The connection outward is direct. View morphing needs corresponding points between the two views and the epipolar geometry relating them — exactly the correspondence problem of Optical flow and stereo. Supply that correspondence densely and automatically and you can synthesise in-between views with no hand-drawn lines at all — the bridge from morphing to image-based rendering, and to flow-driven frame interpolation (Frame interpolation and slow-motion synthesis), where the two "views" are simply adjacent video frames.

fig-view-morph-prewarp
Figure 6.3.5. Why two views need view morphing. Top — naive 2-D morph: linearly interpolating image positions between two views of a rotating object bends straight edges and shrinks the object; the in-between is not a valid view of any rigid scene, because averaging image points is not averaging 3-D geometry. Bottom — view morphing (Seitz & Dyer): prewarp (rectify both images to a common plane so epipolar lines are horizontal and aligned) → linearly interpolate (now correct, since corresponding points move along aligned scanlines) → postwarp to the target in-between view. Straight lines stay straight and the object keeps its shape — a true perspective in-between.

6.3.7 Recap and significance

Three ideas last past this chapter. First, interpolating color alone introduces blur and ghosts — to get a plausible in-between you must interpolate position too. Second, separate shape and color, interpolate each as its own linear blend, and recombine them. Third, non-rigid alignment of two different images is a reusable primitive — once you can warp one image into correspondence with another, you can interpolate between them, average them, exaggerate the difference, or re-render from a new viewpoint.

That last sentence is where morphing reaches into the rest of the book. The canonical face morph is only the showpiece. Video frame interpolation and slow-motion are morphing between adjacent frames; MPEG-style motion prediction is morph-by-motion-field; morphable face models warp a mean face by shape parameters; and motion magnification (Liu et al. 2005) analyses a motion field, magnifies it, and warps by the magnified field — a morph whose correspondence comes from motion analysis. The common thread is that everything here hinged on correspondence, which we obtained by hand. Getting that correspondence automatically and densely is the subject of the next chapter, Optical flow.


Big lessons of this chapter

The recurring principles from this chapter, gathered for review.

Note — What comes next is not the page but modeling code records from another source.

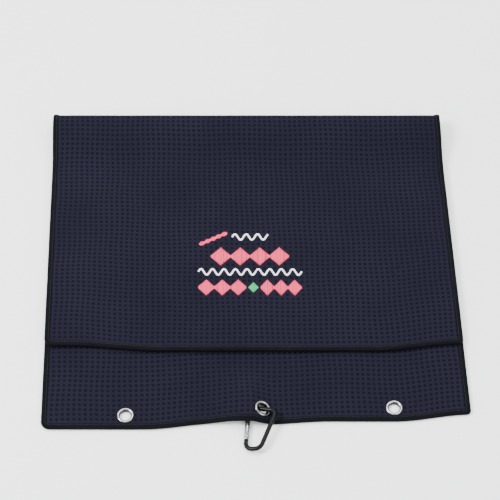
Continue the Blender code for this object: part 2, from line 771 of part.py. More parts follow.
def add_pivot(name, place, pieces):
    """An empty on a joint's axis, with the pieces that turn about it as its children."""
    pivot = bpy.data.objects.new(name, None)
    bpy.context.scene.collection.objects.link(pivot)
    pivot.matrix_world = place
    for piece in pieces:
        piece.parent = pivot
        piece.matrix_parent_inverse = place.inverted()
    return pivot


def add_pivots():
    made = bpy.data.objects
    flap = [made["front_flap"], made["flap_binding"]]
    flap += [piece for piece in made if piece.name.startswith("embroidery_")]
    add_pivot("flap_fold_axis", Matrix.Translation((0, FOLD_Y, AXIS_Z)), flap)
    gate = [made[name] for name in ("carabiner_gate", "gate_latch_pin", "gate_plunger", "gate_spring")]
    hinge = add_pivot("gate_hinge_axis", carabiner_matrix(), gate)
    swivel = Matrix.Translation((*eyelet_place(0), CENTRE_EYELET_HEIGHT))
    clip = [made["carabiner_frame"], made["gate_hinge_rivet"], hinge]
    add_pivot("carabiner_swivel_axis", swivel, clip)


def main():
    for old in list(bpy.data.objects):
        bpy.data.objects.remove(old)
    cloth = material("navy_waffle_cloth", (0.018, 0.019, 0.034), 0.95)
    tape = material("black_binding_tape", (0.014, 0.014, 0.018), 0.8)
    nickel = material("nickel", (0.66, 0.66, 0.65), 0.25, 1.0)
    black = material("black_anodised", (0.02, 0.02, 0.022), 0.35, 0.6)
    silver = material("bare_aluminium", (0.78, 0.78, 0.78), 0.3, 1.0)
    steel = material("steel", (0.6, 0.6, 0.6), 0.3, 1.0)
    pink = material("pink_thread", (0.9, 0.17, 0.26), 0.5)
    white = material("white_thread", (0.9, 0.9, 0.9), 0.5)
    green = material("green_thread", (0.06, 0.6, 0.22), 0.5)
    add_towel(cloth, tape)
    add_eyelets(nickel)
    add_carabiner(black, silver, steel)
    add_embroidery(pink, white, green)
    add_pivots()


main()
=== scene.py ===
"""Looks of a folded waffle golf towel: pitted cloth, stitched binding, embroidery and metal fittings."""

import json
import math

import bmesh
import bpy
import numpy as np
from mathutils import Matrix, Vector


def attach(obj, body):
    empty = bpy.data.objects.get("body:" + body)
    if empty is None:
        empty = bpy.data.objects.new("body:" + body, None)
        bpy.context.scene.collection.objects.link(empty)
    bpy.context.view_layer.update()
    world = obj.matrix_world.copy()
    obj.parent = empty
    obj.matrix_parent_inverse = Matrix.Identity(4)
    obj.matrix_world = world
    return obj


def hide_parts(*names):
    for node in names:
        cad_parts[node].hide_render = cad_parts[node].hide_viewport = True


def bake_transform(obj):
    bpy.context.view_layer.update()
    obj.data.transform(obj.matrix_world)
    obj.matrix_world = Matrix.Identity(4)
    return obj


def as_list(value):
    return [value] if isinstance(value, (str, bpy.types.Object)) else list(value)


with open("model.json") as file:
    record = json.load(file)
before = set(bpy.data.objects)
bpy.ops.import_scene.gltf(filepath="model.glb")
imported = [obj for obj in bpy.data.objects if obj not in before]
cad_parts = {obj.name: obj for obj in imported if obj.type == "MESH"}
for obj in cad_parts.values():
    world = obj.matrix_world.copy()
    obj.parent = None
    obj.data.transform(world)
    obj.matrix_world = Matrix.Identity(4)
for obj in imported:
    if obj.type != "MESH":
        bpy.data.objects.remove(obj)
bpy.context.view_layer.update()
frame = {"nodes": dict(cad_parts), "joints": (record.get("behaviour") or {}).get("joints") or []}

# The towel's shape, in metres, as in the CAD model.
TOWEL_WIDTH = 0.406
BACK_DEPTH = 0.3515
FLAP_DEPTH = 0.2765
CLOTH_THICKNESS = 0.0020
FOLD_CENTRE_X = -0.00477
FOLD_HEIGHT = 0.022
FOLD_RISE_LENGTH = 0.062
FOLD_RISE_SKEW = 1.2
SIDE_LEAN = 0.028
LAYER_CLEARANCE = 0.0003
ROLL_OVERRUN = 0.0008
HEM_DROP_LEFT = 0.0085
HEM_DROP_START = 0.020
HEM_DROP_LENGTH = 0.085
HEM_RISE_RIGHT = 0.0075
HEM_RISE_START = 0.130
HEM_RISE_LENGTH = 0.073
HEM_DIP = 0.0034
HEM_DIP_X = 0.0010
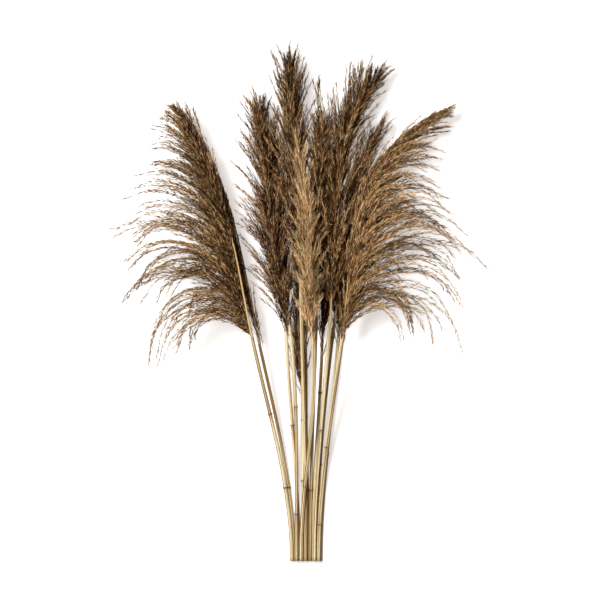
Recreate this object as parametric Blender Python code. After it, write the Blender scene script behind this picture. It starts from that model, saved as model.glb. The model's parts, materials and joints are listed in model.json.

💡 Big lesson (L17, recurrence)

A morph is a correspondence field plus transport, then a blend. To interpolate between two images you cannot average their colors where they sit; you must first establish a correspondence between their features, transport (warp) both images along that correspondence to a common intermediate shape, and only then blend. Separating the manipulation into a domain part (the warp — where features are) and a range part (the color blend — what they are), and interpolating each linearly, is what makes the in-between read as one object transforming rather than two pictures fighting. The same three-part shape — correspond, transport, blend — drives panorama de-ghosting, multi-frame super-resolution's sub-pixel alignment, and flow-driven frame interpolation; the only thing that changes is how the correspondence is obtained (here, sparse user lines; in Optical flow, a dense automatic field).

💡 Big lesson (recurrence) — align before you blend

Averaging two images only makes sense once their features sit at the same place. A plain cross-dissolve blends colors at fixed coordinates, so any misalignment double-exposes into a ghost; the cure is always to warp into correspondence first, then average. You have already met this move under other names — panorama de-ghosting registers overlapping frames before feathering them, and multi-frame super-resolution aligns sub-pixel-shifted shots before merging (cross-ref Blending). Morphing is the lesson taken to its limit: not just align-then-average once, but interpolate the alignment itself smoothly over $t$. The dense, automatic aligner that makes this work without hand-drawn lines is Optical flow.